Lubliner emphasizes that the biggest step toward a successful double date is simply showing up. “The goal isn’t perfection,” she says. “It’s making an effort to socialize, have fun, and deepen friendships.”
Avoiding the Common Pitfalls
Comparison and oversharing are the most common mistakes couples make on double dates. “Comparing parenting styles, lifestyles, or relationships can reduce satisfaction and shift attention away from your own relationship,” Lubliner explains. “Oversharing often happens when couples are unsure of the connection and want to create closeness, but it can backfire.”
Romanoff agrees, noting that maintaining personal boundaries is critical. “Notice feelings of envy, comparison, or unease, and respond with awareness. Keep the focus on connection and shared fun, not competition or performance.”
Choosing the Right Couple
Finding the “right” couple to double date with makes a big difference.

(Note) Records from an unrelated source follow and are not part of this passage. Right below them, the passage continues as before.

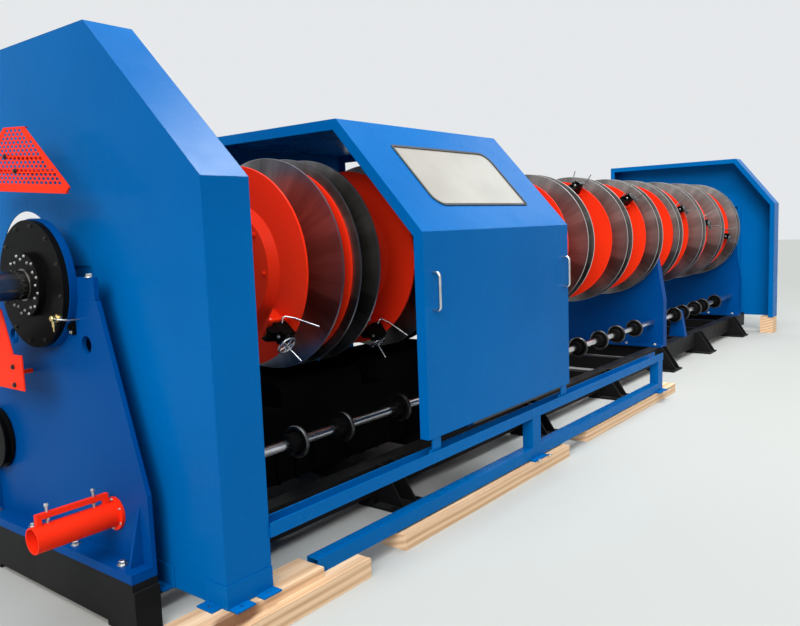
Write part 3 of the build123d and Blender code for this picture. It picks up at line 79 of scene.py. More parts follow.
# %% [markdown]
# ## Camera
# The camera stands at eye height in the aisle, at the near end of the machine. Its place and
# angles were worked out from the machine's own straight edges. A camera could be aimed by a
# constraint, but that hides its roll, so its turn is built from three angles, and each of
# them can be read and changed by itself.

# %% Camera
CAMERA_PLACE = Vector((-5.873, -3.2065, 1.500))
CAMERA_YAW = math.radians(51.622)
CAMERA_PITCH = math.radians(6.4667)
CAMERA_ROLL = math.radians(-2.14696)
CAMERA_LENS = 34.40
SENSOR_WIDTH = 36.0
CAMERA_REACH = 60.0

forward = Vector((
    math.sin(CAMERA_YAW) * math.cos(CAMERA_PITCH),
    math.cos(CAMERA_YAW) * math.cos(CAMERA_PITCH),
    -math.sin(CAMERA_PITCH),
))
level_right = Vector((math.cos(CAMERA_YAW), -math.sin(CAMERA_YAW), 0.0))
plain_up = level_right.cross(forward)
camera_right = math.cos(CAMERA_ROLL) * level_right + math.sin(CAMERA_ROLL) * plain_up
camera_up = math.cos(CAMERA_ROLL) * plain_up - math.sin(CAMERA_ROLL) * level_right

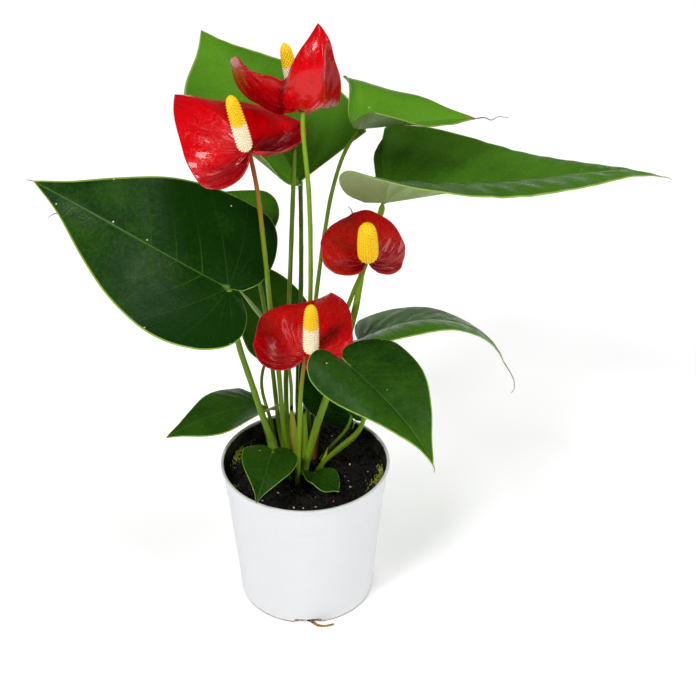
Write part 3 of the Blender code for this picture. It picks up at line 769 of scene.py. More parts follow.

Lubliner advises seeking pairs who align with your life stage, values, and goals. “Avoid couples who are negative, competitive, or constantly violate boundaries,” she says, adding that Doubles Social helps by “curating compatible couples based on interests, age, lifestyle, and hobbies, making the selection process less stressful.”
Romanoff recommends discussing boundaries ahead of time. “Topics like money, alcohol, flirting, and personal limits should be clarified so everyone feels comfortable. Even a brief conversation with your partner beforehand can help the date flow smoothly.”
Why Couples Should Try It
At its core, double dating is about expanding your social circle, strengthening bonds, and having fun together. “It’s a reminder that friendships and shared experiences are essential for healthy, thriving relationships,” Lubliner says. “Even couples who are already deeply connected can benefit from the community and energy that double dating brings.”
Whether it’s a casual dinner, a weekend outing, or exploring a new city together, double dating may be the refresh your relationship didn’t know it needed.